Object modeling scripts:
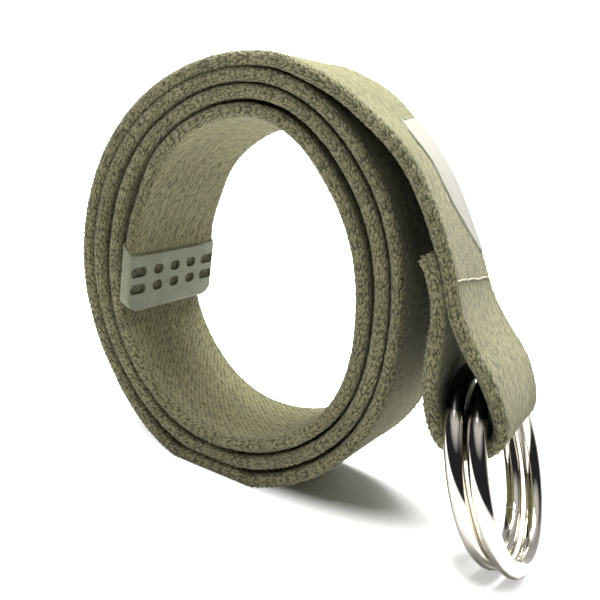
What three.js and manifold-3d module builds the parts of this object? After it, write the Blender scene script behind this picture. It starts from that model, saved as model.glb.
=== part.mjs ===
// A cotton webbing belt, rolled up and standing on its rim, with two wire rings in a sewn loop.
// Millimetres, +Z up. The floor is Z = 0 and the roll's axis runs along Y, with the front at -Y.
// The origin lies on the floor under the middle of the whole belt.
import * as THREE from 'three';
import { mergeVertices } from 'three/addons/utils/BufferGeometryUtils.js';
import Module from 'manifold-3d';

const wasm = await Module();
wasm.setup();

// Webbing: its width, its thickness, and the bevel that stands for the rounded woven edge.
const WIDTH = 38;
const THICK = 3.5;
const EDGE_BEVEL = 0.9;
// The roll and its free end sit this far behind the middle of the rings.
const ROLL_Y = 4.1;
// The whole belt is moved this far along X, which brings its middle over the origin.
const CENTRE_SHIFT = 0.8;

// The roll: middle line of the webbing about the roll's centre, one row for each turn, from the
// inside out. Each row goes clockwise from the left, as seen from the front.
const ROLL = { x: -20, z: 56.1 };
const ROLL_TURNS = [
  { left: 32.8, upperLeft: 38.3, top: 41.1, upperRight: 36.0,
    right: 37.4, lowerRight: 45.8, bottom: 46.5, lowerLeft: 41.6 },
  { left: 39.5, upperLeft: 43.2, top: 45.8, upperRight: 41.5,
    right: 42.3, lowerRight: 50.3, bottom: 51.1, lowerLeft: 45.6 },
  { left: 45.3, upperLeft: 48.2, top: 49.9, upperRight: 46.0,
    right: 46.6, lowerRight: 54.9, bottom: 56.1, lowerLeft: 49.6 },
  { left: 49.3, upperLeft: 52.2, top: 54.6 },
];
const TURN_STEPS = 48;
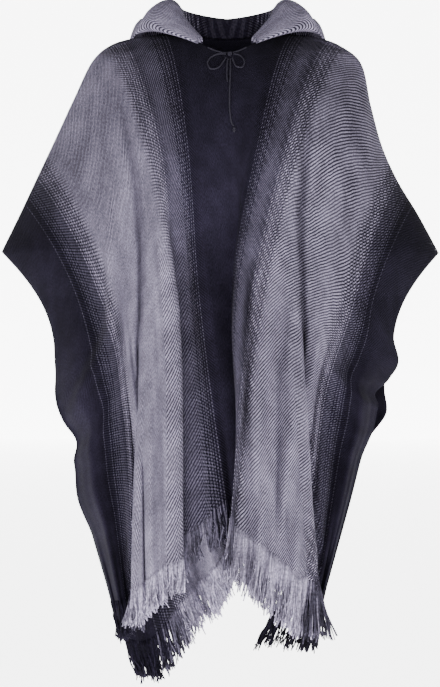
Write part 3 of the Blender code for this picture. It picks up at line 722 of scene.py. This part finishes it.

→ Aim of the exercise: How many lines in the listing above contain the string "three"? Answer with the number only.

→ Finished exercise: 3